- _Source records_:
....................

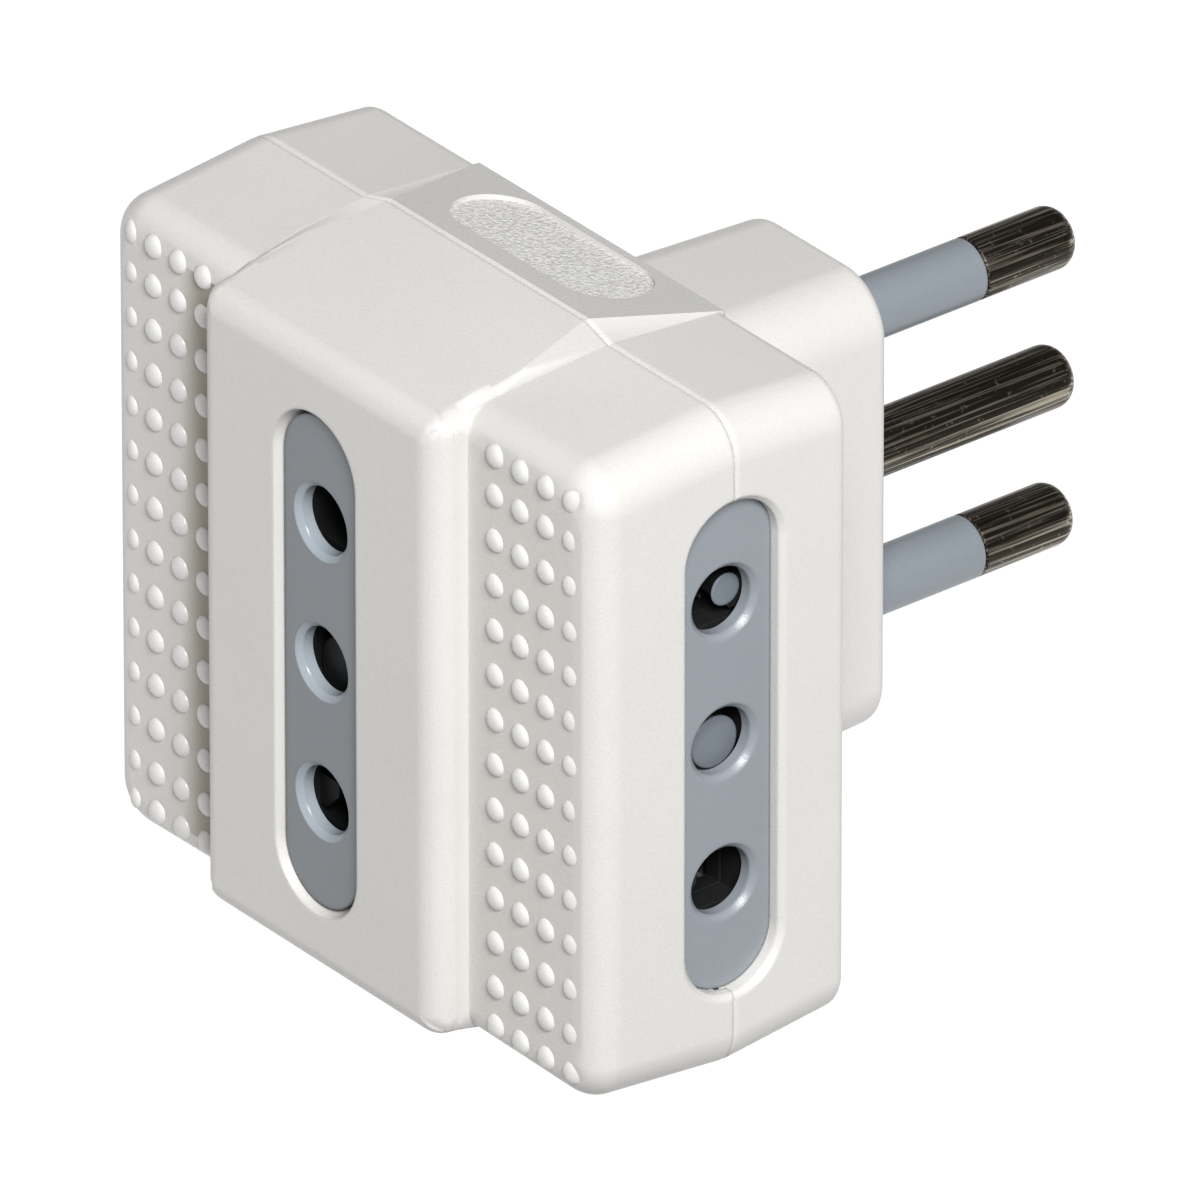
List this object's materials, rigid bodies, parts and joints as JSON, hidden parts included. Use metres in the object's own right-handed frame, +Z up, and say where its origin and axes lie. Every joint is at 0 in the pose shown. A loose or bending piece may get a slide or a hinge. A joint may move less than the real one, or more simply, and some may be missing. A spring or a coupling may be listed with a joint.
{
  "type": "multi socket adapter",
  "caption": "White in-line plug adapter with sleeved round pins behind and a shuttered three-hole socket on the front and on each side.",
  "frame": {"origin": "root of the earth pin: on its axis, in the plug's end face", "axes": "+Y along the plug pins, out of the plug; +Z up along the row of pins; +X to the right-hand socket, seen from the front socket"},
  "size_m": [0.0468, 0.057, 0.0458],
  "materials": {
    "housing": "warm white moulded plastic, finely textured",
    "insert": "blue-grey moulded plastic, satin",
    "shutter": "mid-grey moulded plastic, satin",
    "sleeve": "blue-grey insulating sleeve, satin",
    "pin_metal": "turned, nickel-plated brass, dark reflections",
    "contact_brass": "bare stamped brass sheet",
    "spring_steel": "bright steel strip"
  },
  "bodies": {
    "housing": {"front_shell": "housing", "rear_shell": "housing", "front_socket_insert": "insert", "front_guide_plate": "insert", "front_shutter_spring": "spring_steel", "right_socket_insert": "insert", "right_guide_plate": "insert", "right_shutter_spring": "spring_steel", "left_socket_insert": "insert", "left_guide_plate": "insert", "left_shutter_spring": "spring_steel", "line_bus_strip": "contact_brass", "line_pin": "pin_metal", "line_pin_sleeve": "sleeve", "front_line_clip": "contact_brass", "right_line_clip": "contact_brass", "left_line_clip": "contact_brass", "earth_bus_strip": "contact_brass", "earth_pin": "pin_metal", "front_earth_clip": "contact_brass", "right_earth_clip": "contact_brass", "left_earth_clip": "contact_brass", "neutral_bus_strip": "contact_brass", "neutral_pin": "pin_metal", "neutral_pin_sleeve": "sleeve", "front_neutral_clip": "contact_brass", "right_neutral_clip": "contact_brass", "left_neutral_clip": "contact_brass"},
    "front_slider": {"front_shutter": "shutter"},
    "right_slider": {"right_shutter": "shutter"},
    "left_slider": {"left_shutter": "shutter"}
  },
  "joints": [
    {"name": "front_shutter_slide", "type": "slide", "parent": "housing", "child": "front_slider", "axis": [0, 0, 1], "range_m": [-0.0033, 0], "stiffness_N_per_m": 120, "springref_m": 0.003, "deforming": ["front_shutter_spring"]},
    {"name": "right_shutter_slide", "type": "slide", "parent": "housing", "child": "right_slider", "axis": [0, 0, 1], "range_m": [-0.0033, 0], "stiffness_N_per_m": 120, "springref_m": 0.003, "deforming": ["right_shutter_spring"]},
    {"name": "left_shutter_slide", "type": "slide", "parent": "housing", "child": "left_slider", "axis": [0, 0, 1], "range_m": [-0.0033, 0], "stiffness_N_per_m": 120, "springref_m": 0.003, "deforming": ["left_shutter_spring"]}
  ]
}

....................

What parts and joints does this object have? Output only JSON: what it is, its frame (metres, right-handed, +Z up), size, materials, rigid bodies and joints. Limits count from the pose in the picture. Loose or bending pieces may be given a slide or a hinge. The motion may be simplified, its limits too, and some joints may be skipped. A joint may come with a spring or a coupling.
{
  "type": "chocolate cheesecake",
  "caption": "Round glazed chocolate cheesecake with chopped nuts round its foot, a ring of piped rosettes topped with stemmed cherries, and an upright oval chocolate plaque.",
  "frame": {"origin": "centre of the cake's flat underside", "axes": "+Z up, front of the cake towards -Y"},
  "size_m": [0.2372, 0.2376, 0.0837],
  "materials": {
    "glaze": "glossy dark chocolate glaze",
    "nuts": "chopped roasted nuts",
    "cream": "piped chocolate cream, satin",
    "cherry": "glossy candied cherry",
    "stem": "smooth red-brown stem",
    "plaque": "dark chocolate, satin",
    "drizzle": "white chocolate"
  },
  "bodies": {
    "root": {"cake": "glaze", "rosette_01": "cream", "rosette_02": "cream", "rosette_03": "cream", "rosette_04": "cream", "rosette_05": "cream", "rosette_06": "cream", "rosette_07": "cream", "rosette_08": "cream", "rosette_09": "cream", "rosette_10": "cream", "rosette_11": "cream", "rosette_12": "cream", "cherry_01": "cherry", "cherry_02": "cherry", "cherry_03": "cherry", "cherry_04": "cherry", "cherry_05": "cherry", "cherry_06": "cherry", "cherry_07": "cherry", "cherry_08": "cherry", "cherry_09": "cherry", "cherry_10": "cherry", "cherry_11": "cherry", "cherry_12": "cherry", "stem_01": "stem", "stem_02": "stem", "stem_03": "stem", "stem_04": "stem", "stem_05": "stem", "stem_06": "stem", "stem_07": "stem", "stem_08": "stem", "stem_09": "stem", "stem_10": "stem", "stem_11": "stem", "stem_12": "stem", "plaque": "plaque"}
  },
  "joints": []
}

....................

- _TASK_:
Scan the entries above. Copy each line that has the string "bending".

- _SOLVED EXERCISE_:
List this object's materials, rigid bodies, parts and joints as JSON, hidden parts included. Use metres in the object's own right-handed frame, +Z up, and say where its origin and axes lie. Every joint is at 0 in the pose shown. A loose or bending piece may get a slide or a hinge. A joint may move less than the real one, or more simply, and some may be missing. A spring or a coupling may be listed with a joint.
What parts and joints does this object have? Output only JSON: what it is, its frame (metres, right-handed, +Z up), size, materials, rigid bodies and joints. Limits count from the pose in the picture. Loose or bending pieces may be given a slide or a hinge. The motion may be simplified, its limits too, and some joints may be skipped. A joint may come with a spring or a coupling.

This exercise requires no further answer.